И покатилась история с высокой горки!
В условиях мировой войны, поддержанная немцами, Украина обрела полную независимость, создав полноценную, замечательно вооружённую армию и все сопутствующие институты.
Мировая война переросла в Гражданскую.
В ходе Гражданской большевики проявят обескураживающие умения – и дальнозоркости, и хватки, и цинизма, и зверства, – заманивая, загоняя, подбирая распавшиеся территории в состав России, теперь уже Советской.
В этих обстоятельствах большевики пошли на прямую, рискнём сказать, политическую демагогию.

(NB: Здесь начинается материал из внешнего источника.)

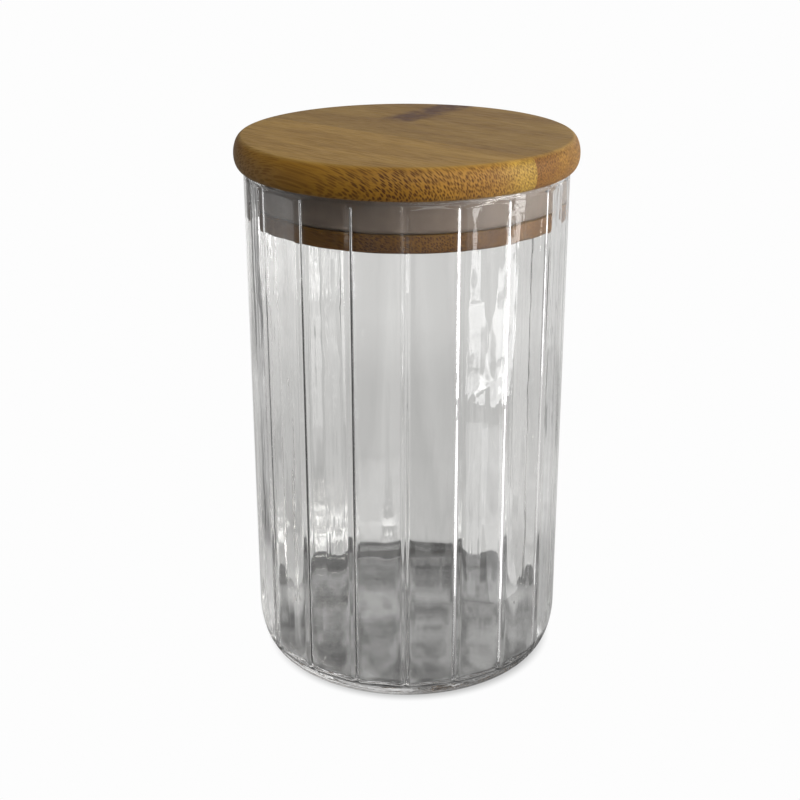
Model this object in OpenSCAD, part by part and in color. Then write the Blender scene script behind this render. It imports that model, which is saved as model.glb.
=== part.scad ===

Да, признавались они, до революции мы говорили о праве наций на самоопределение – но тогда имелось в виду самоопределение от буржуазных правительств и капиталистов. Теперь же пролетариату и крестьянству, обретшим свободу, самоопределение уже не нужно: ведь они хотят жить в общем социалистическом отечестве. И столицей его станет Москва. Поэтому мы всех сепаратистов – переубедим, перекупим или передушим (впрочем, о последнем большевики вслух не говорили).
Ленин пошёл на признание украинских границ по той формуле, которую прописала Рада, в силу вполне рациональных причин: большевики не могли оставить украинствующий Киев и ближние к нему регионы в одиночестве – тогда во всех Советах выигрывали бы украинские националисты, пусть даже и с большевистскими бантами на груди. Но Москве надо было, чтоб пророссийские малороссы составляли им конкуренцию. Для этого были нужны земли Харькова, Екатеринослава и так далее: это создавало нужный баланс. Без этого баланса Украина становилась неуправляемой. А ей надо было управлять.
Это сейчас легко рассуждать: надо было вот это оставить в УССР, а вот это и ещё вот то – не оставлять. С расстояния в сто лет всё кажется простым и лёгким – но на месте, в условиях кромешной войны, голода, санкций и разрухи, приходилось принимать самые разные решения: иногда компромиссные, иногда беспощадные.
И у большевиков получилось. В сущности, получилось. Получилось решить проблему, которую не они придумали.
Глядя на Украину из XXI века, иные рассуждали так: нам досталась в наследство УССР – слишком большая, перекормленная, богатая, справиться с ней тяжело; что ж, спасибо большевикам, удружили так удружили.